We both know that you get the question all the time from anyone who finds out you're involved in real estate. Curious people who want to know what's happening around them and what's going on in their local market.
I must get the question at least once a day by anyone who knows what I do or anyone who finds out. Typically it's just an innocent way to strike up a conversation and in my eyes that's always a welcome thing. The more people you talk to the better and the more opportunities you will get.
But are you taking full advantage of this little curiosity on the part of the public? More often than not they are asking for some other reason than idle chit chat and you can turn this into a more interesting conversation. You just have to be able and willing to do such a thing and the benefits of such efforts can prove to be fruitful.
How do you answer the question? Do you go into an in depth analysis, or do you ask questions yourself?
The first thing I do when someone asks how's the market is ask them why they asked. If they say that they are just curious, then I ask them who they are asking for. Sometimes you will find that they have a relative or friend who is thinking about buying a home or selling their current. At that point you have a lot more to work with and you know much more about how to handle the situation. If they or someone they know is trying to buy, then you explain what the buyer's market is like, the same goes for the seller's market, rental market, and the investment market. Those in the business realize that these are 4 different markets, but most consumers don't think of it that way.

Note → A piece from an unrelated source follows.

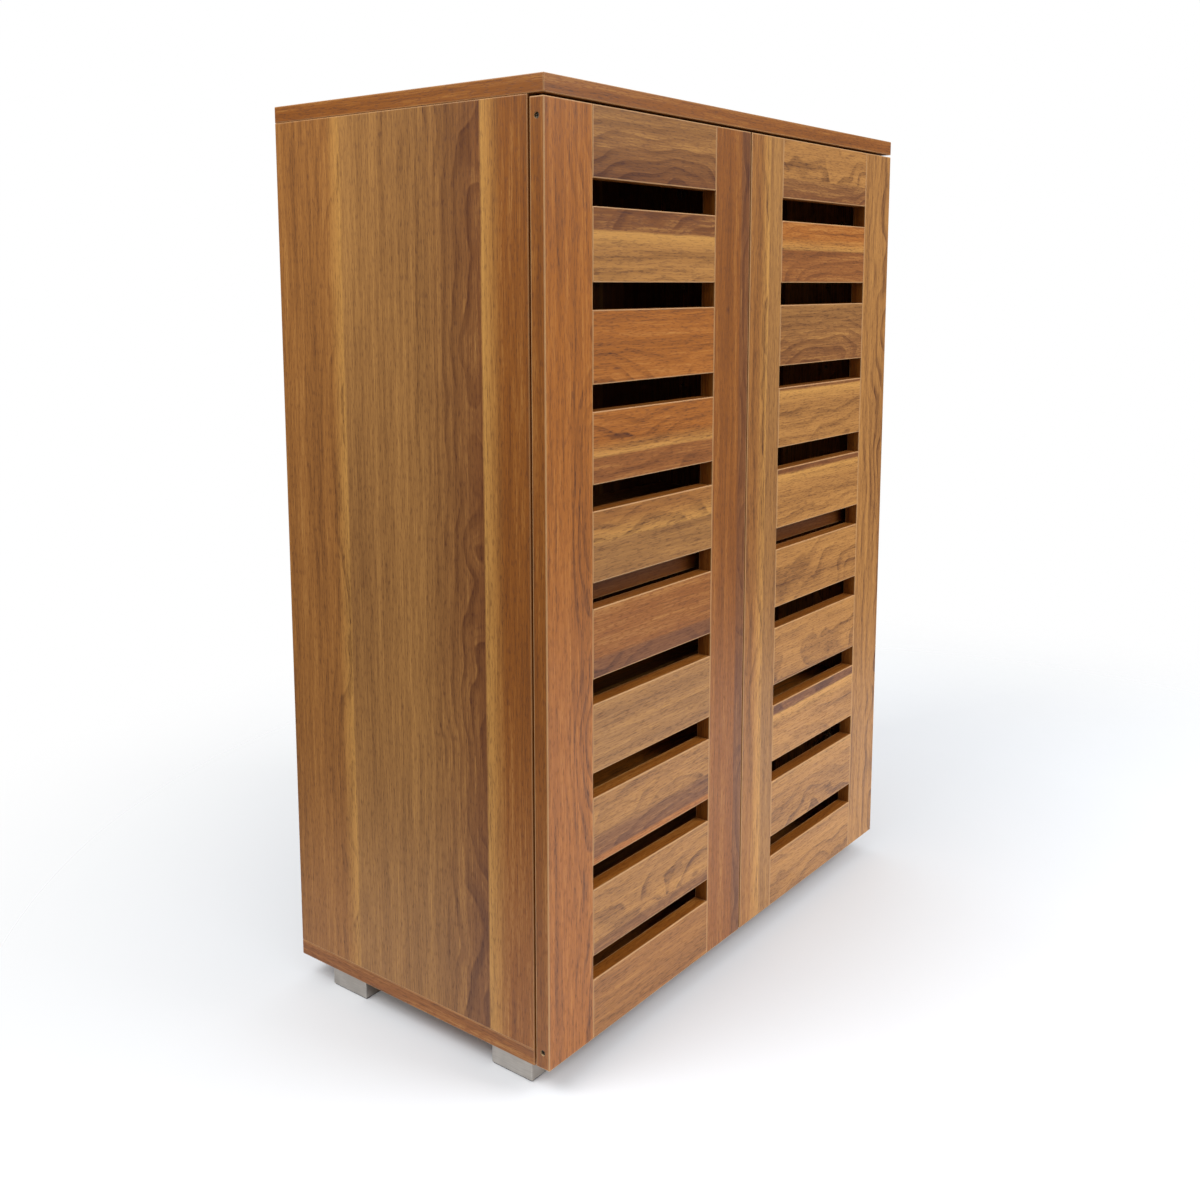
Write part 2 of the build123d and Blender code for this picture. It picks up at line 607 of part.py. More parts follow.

Once you know the reasoning behind the question, you are far better prepared to not only answer but possibly create a new prospect. You know the name of the game, no prospects, no clients. No clients = no sells and no sells = no money. You have to be ready to make the most of every opportunity. One other piece of advice that I would give is that if you find out the person you are talking to knows someone who is looking to buy, rent, sell, or invest, see if they will give you their friend or relatives number. It's great to give the person your card and you should, but the likely hood that it will actually make it into the hands of the possible prospect and that they will call you is not very high. So if you get the chance, get their number and email if possible so you can contact them.